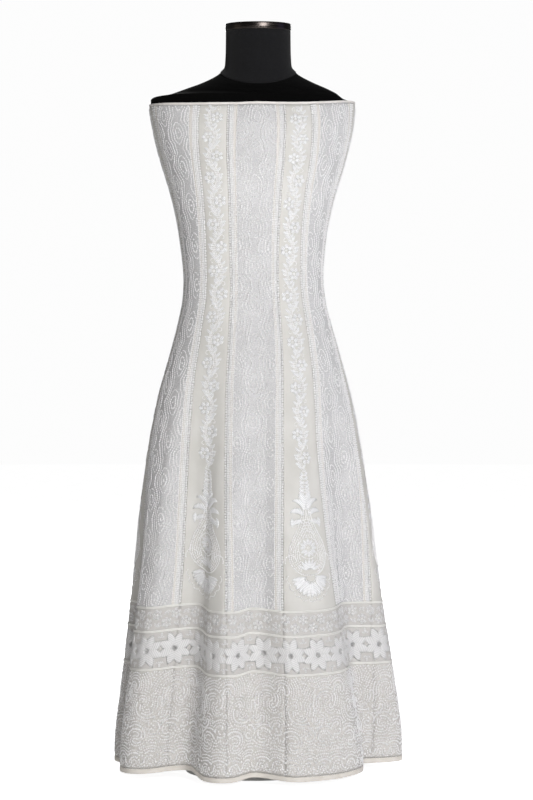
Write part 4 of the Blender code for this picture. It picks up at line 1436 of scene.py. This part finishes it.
def seam_beads(cloth):
    """Knots that cover each join between two kalis, down to the border."""
    up = np.arange(BORDER_TOP + 0.004, TOP_EDGE - 0.003, BEAD_PITCH)
    beads = Pattern(stitches=together(0.0, up, math.pi / 2, BEAD_LENGTH, BEAD_WIDTH))
    return [(beads, cloth.on_seam(seam)) for seam in range(2 * KALI_PAIRS)]


def ring_on_cloth(name, cloth, row, outline, columns, material, slot, *nodes):
    """A closed ring round the gown: its outline of (up, out) in metres is carried round one row."""
    column = np.linspace(0, cloth.firsts[-1], columns, endpoint=False)
    level = np.full(columns, row)
    base = cloth.at(column, level, np.zeros(columns))
    across = cloth.at(column, level, np.ones(columns)) - base
    up, out = (np.array(values)[:, None, None] for values in zip(*outline))
    points = base + up * np.array([0.0, 0.0, 1.0]) + out * across
    around = len(outline)
    turned = np.concatenate([points, points[:, :1]], axis=1)
    run = np.cumsum(np.linalg.norm(np.diff(turned[0], axis=0), axis=1))
    edge = np.array(outline + outline[:1])
    climb = np.concatenate([[0], np.cumsum(np.linalg.norm(np.diff(edge, axis=0), axis=1))])
    along = np.concatenate([[0], run])
    corners = [together(along[c], climb[r]) for r, c in ring_corners(around, columns)]
    uv = np.stack(corners, axis=2).reshape(-1, 2)
    faces = ring_faces(around, columns)
    ring = piece(name, points.reshape(-1, 3), [faces], MATERIALS[material], corner_uv=uv)
    return belongs(ring, slot, *nodes)


def rounded_strip(foot, top, inner, outer, edge):
    """Outline of a strip with rounded edges, from the middle of its top outwards and down."""
    high, wide = top - edge, outer - edge
    outline = [(top, 0.5 * (inner + outer))]
    outline += [(high + edge * math.cos(a), wide + edge * math.sin(a)) for a in EDGE_TURNS]
    outline.append((0.5 * (foot + top), outer + 0.25 * edge))
    low = foot + edge
    outline += [(low - edge * math.sin(a), wide + edge * math.cos(a)) for a in EDGE_TURNS]
    outline += [(foot, inner + edge), (low, inner), (high, inner), (top, inner + edge)]
    return outline


def round_cord():
    """Outline of a cord, from its top outwards and down."""
    turns = [2 * math.pi * number / CORD_SIDES for number in range(CORD_SIDES)]
    return [(CORD_RADIUS * math.cos(a), CORD_OUT + CORD_RADIUS * math.sin(a)) for a in turns]


def make_gown():
    """The twelve kalis, their needlework, the binding, the border's cords and the hem band."""
    cloth = Cloth()
    shells, loose = [], []
    for kali in range(2 * KALI_PAIRS):
        kind, pair = ("vine", "close_worked")[kali % 2 == 0], kali // 2 + 1
        shells.append(kali_shell(cloth, kali, f"{kind}_kali_{pair}"))
        place = cloth.on_kali(kali)
        if kind == "close_worked":
            patterns = [(jaal(cloth, kali), place)]
            work = needlework(cloth, f"jaal_{pair}", patterns, "close_worked_georgette", kali)
        else:
            drop = buta().moved(0, BUTA_FOOT, mirror=pair % 2 == 0)
            patterns = [(vine(kali), place), (drop, place)]
            work = needlework(cloth, f"vine_{pair}", patterns, "vine_georgette", kali)
        loose.append(work)
    beads = needlework(cloth, "seam_beads", seam_beads(cloth), "plain_georgette", 40)
    level = 0.5 * (BORDER_TOP + BORDER_FOOT)
    around, length = cloth.all_round(level)
    borders = [(flower_border(length), around), (small_flower_band(length), around)]
    flowers = needlework(cloth, "border_flowers", borders, "vine_georgette", 60, "soft_satin")
    around, length = cloth.all_round(0.5 * BORDER_FOOT)
    scrolls = needlework(cloth, "border_scrolls", [(scroll_border(length), around)],
                         "vine_georgette", 80)
    binding = ring_on_cloth(
        "turned_binding", cloth, TOP_EDGE,
        rounded_strip(SEAM_GAP, SEAM_GAP + BINDING_HEIGHT, *BINDING_FACES, STRIP_EDGE),
        RING_COLUMNS, "binding_georgette", "plain_georgette", "top_binding",
    )
    hem = ring_on_cloth(
        "turned_hem", cloth, PANEL_FOOT,
        rounded_strip(-SEAM_GAP - HEM_BAND_HEIGHT, -SEAM_GAP, *HEM_BAND_FACES, STRIP_EDGE),
        RING_COLUMNS, "plain_georgette", "plain_georgette", "hem_band",
    )
    for number, top in enumerate(TAPES_FROM_TOP, start=1):
        for place, down in CORD_DROPS.items():
            replaced = (f"border_tape_{number}",) if place == "upper" else ()
            ring_on_cloth(
                f"{place}_cord_{number}", cloth, top - down, round_cord(), CORD_COLUMNS, "cord",
                "plain_georgette", *replaced,
            )


# Form

FORM_AZIMUTHS = np.linspace(0, 2 * math.pi, FORM_SIDES, endpoint=False)
NECK_TURN = math.radians(VIEWED_AZIMUTH)
TORSO_TOP = 1.2140
TORSO_RINGS = 76
SHOULDER_RINGS = 40
NECK_LIP = 0.0012  # how far above the seam the neck starts to swell again
BAND_EDGE = 0.0005
# The cap's crown, from its middle out: share of its radius and how far it falls.
CAP_CROWN = (
    (0.30, 0.0), (0.70, 0.0), (0.90, -0.0001), (0.97, -0.0004), (0.99, -0.0008), (1.0, -0.0016),
)


def form_ring(half_width, front, back, squareness, centre, height, turn=0.0):
    """One level or dipped ring of the form: a squared oval whose front is turned to an azimuth."""
    radius = oval_radius(FORM_AZIMUTHS - turn, half_width, front, back, squareness)
    plan = radius[:, None] * outward(FORM_AZIMUTHS) + np.array(centre)
    return np.column_stack([plan, np.broadcast_to(height, FORM_SIDES)])


def front_share(turn):
    """1 at the front that is turned to an azimuth and 0 behind it, for a line that dips there."""
    return (0.5 + 0.5 * np.cos(FORM_AZIMUTHS - turn)) ** FRONT_DIP_FALL


def torso_rings():
    """The form from its foot to the seam at the neck: the gown's own sections drawn in by its wall
    and ease, and above the gown the shoulder's sections."""
    rings = []
    for height in np.linspace(FORM_BOTTOM, TORSO_TOP, TORSO_RINGS):
        sizes = read_all(GOWN_SECTIONS, height)
        inset = read(FORM_INSETS, "inset", height)
        rings.append(form_ring(
            sizes["half_width"] - inset, sizes["front"] - inset, sizes["back"] - inset,
            sizes["squareness"], (sizes["centre_x"], sizes["centre_y"]), height,
        ))
    low, high = SHOULDER_SECTIONS["height"][[0, -1]]
    for height in np.linspace(low, high, SHOULDER_RINGS):
        sizes = read_all(SHOULDER_SECTIONS, height)
        turn = NECK_TURN * ease(height, *SHOULDERS_TURNED)
        rings.append(form_ring(
            sizes["half_width"], sizes["front"], sizes["back"], sizes["squareness"],
            (0.0, sizes["centre"]), height - sizes["front_dip"] * front_share(turn), turn,
        ))
    return rings


def neck_ring(radius, front_dip, tilt, height):
    """One ring of the neck, which dips at the front and tilts forward."""
    level = height - front_dip * front_share(NECK_TURN) - tilt * np.cos(FORM_AZIMUTHS - NECK_TURN)
    return form_ring(radius, radius, radius, 2.0, (0.0, NECK_CENTRE), level)


def solid_through(name, rings, material, slot, *nodes):
    """A closed solid through rings given from its top down, with a fan at each end."""
    count = len(rings[0])
    points = np.concatenate([*rings, [rings[0].mean(axis=0)], [rings[-1].mean(axis=0)]])
    c = np.arange(count)
    n = (c + 1) % count
    last = (len(rings) - 1) * count
    crown, foot = len(points) - 2 + 0 * c, len(points) - 1 + 0 * c
    faces = [
        grid_faces(len(rings), count, closed_round=True),
        np.stack([crown, c, n], axis=-1),
        np.stack([foot, last + n, last + c], axis=-1),
    ]
    return belongs(piece(name, points, faces, MATERIALS[material]), slot, *nodes)


def make_form():
    """The limbless form: torso, neck, plated band and sunk cap."""
    rings = torso_rings()
    solid_through("torso", rings[::-1], "jersey", "black_jersey", "form_torso")

    seam = rings[-1] + np.array([0.0, 0.0, SEAM_GAP])
    middle = seam.mean(axis=0) * [1, 1, 0]
    groove = middle + (seam - middle) * [1 - NECK_GROOVE, 1 - NECK_GROOVE, 1.0]
    names = ("radius", "front_dip", "tilt", "height")
    keys = [seam + np.array([0.0, 0.0, NECK_LIP])]
    keys += [neck_ring(*row) for row in zip(*(NECK_SECTIONS[name] for name in names))]
    neck = [groove, *smooth_between(keys, 8)]
    solid_through("neck", neck[::-1], "neck_jersey", "neck_jersey", "form_neck")

    top, tilt = NECK_SECTIONS["height"][-1], NECK_SECTIONS["tilt"][-1]
    radius = NECK_SECTIONS["radius"][-1] + NECK_RING_PROUD
    band_foot, band_top = top + SEAM_GAP, top + SEAM_GAP + NECK_RING_HEIGHT
    outline = rounded_strip(band_foot, band_top, radius - NECK_RING_WALL, radius, BAND_EDGE)
    points = np.concatenate([neck_ring(out, 0.0, tilt, up) for up, out in outline])
    faces = ring_faces(len(outline), FORM_SIDES)
    belongs(piece("plated_band", points, [faces], MATERIALS["chrome"]), "dark_chrome", "neck_band")

    cap_radius = radius - NECK_RING_WALL - SEAM_GAP
    cap_top = band_top - NECK_CAP_SUNK
    cap = [neck_ring(share * cap_radius, 0.0, tilt, cap_top + drop) for share, drop in CAP_CROWN]
    cap.append(neck_ring(cap_radius, 0.0, tilt, band_foot))
    solid_through("sunk_cap", cap, "cap", "black_cap", "neck_cap")


def smooth_between(rings, steps):
    """More rings between the given ones, on a Catmull-Rom curve through them."""
    keys = [2 * rings[0] - rings[1], *rings, 2 * rings[-1] - rings[-2]]
    found = []
    for k in range(1, len(keys) - 2):
        before, start, end, after = keys[k - 1:k + 3]
        for s in np.arange(steps) / steps:
            found.append(0.5 * (
                2 * start + (end - before) * s + (2 * before - 5 * start + 4 * end - after) * s * s
                + (3 * start - before - 3 * end + after) * s ** 3
            ))
    return found + [rings[-1]]


def finish_stand():
    """The stand's own solids are fine enough to be seen, so they only take their finishes."""
    for name in ("base_plate", "base_hub", "pole", "pole_socket", "pole_flange", "bottom_board"):
        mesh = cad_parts[name].data
        mesh.materials.clear()
        mesh.materials.append(MATERIALS["board" if name == "bottom_board" else "steel"])


# Studio

CAMERA_DISTANCE = 4.2
CAMERA_HEIGHT = 0.672
CAMERA_ASIDE = 0.02145
LENS = 103.95
LIGHTS_AIM = 0.75
PAPER_RADII = (20.0, 6.0, 2.0, 0.6)
PAPER_SIDES = 96
PAPER_LEVEL = -0.0005
WORLD_SEEN = 0.98
WORLD_LIT = 0.08
# Azimuth, distance, height, size in metres, power in watts and colour of each light.
LIGHTS = {
    "key": (3.0, 4.6, 2.3, (1.8, 1.8), 192.0, "#FFFFFF"),
    "right_fill": (70.0, 3.2, 1.4, (1.6, 2.2), 3.5, "#BDB8FF"),
    "left_fill": (-92.0, 3.4, 1.2, (1.6, 2.2), 3.0, "#FFF0DC"),
    "overhead": (160.0, 1.2, 3.4, (2.6, 2.6), 6.0, "#FFFFFF"),
    "back_fill": (165.0, 4.6, 2.0, (2.4, 2.4), 105.0, "#FFFFFF"),
}


def make_camera():
    """A level camera at the height of the hips, seen from a little to the form's right."""
    data = bpy.data.cameras.new("camera")
    data.lens = LENS
    camera = bpy.data.objects.new("camera", data)
    turn = math.radians(VIEWED_AZIMUTH)
    away, aside = outward(np.array(turn)), sideways(np.array(turn))
    spot = CAMERA_DISTANCE * away + CAMERA_ASIDE * aside
    camera.location = (float(spot[0]), float(spot[1]), CAMERA_HEIGHT)
    camera.rotation_euler = (math.radians(90), 0, turn)
    bpy.context.scene.collection.objects.link(camera)
    bpy.context.scene.camera = camera


def area_light(name, azimuth, distance, height, size, power, colour):
    """A soft rectangular light, aimed at the gown and itself unseen."""
    data = bpy.data.lights.new(name, "AREA")
    data.shape = "RECTANGLE"
    data.size, data.size_y = size
    data.energy = power
    data.color = linear(colour)[:3]
    light = bpy.data.objects.new(name, data)
    away = outward(np.array(math.radians(azimuth))) * distance
    light.location = (float(away[0]), float(away[1]), height)
    drop = math.atan2(height - LIGHTS_AIM, distance)
    light.rotation_euler = (math.radians(90) - drop, 0, math.radians(azimuth))
    light.visible_camera = False
    bpy.context.scene.collection.objects.link(light)


def make_studio():
    """White paper under and behind the gown, a broad frontal key, a cool fill at the right, a warm
    one at the left, a weak light overhead and one that opens up the back."""
    turns = np.linspace(0, 2 * math.pi, PAPER_SIDES, endpoint=False)
    rings = [outward(turns) * radius for radius in PAPER_RADII]
    flat = np.concatenate([*rings, [[0.0, 0.0]]])
    points = np.column_stack([flat, np.full(len(flat), PAPER_LEVEL)])
    c = np.arange(PAPER_SIDES)
    n = (c + 1) % PAPER_SIDES
    firsts = PAPER_SIDES * np.arange(len(rings))
    quads = np.concatenate([
        together(a + c, a + n, b + n, b + c) for a, b in zip(firsts[:-1], firsts[1:])
    ])
    middle = together(firsts[-1] + c, firsts[-1] + n, len(flat) - 1)
    paper = piece("paper_floor", points, [quads, middle], studio_paper("white_studio_paper"))
    for name, values in LIGHTS.items():
        area_light(name, *values)
    world = bpy.data.worlds.new("studio")
    bpy.context.scene.world = world
    world.use_nodes = True
    tree = world.node_tree
    tree.nodes.clear()
    seen = add(tree, "ShaderNodeBackground", {"Color": (1, 1, 1, 1), "Strength": WORLD_SEEN})
    lit = add(tree, "ShaderNodeBackground", {"Color": (1, 1, 1, 1), "Strength": WORLD_LIT})
    by_camera = add(tree, "ShaderNodeLightPath").outputs["Is Camera Ray"]
    mixed = add(tree, "ShaderNodeMixShader", {0: by_camera, 1: lit, 2: seen})
    add(tree, "ShaderNodeOutputWorld", {"Surface": mixed})
    bpy.context.scene.view_settings.view_transform = "Standard"


make_gown()
make_form()
finish_stand()
make_camera()
make_studio()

┄┄┄┄┄┄┄┄┄┄┄┄┄┄┄┄┄┄┄┄

### What is needed:
Your task is to pick out every line with the string "mesh" and copy it.

### Response to the task:
        mesh = cad_parts[name].data
        mesh.materials.clear()
        mesh.materials.append(MATERIALS["board" if name == "bottom_board" else "steel"])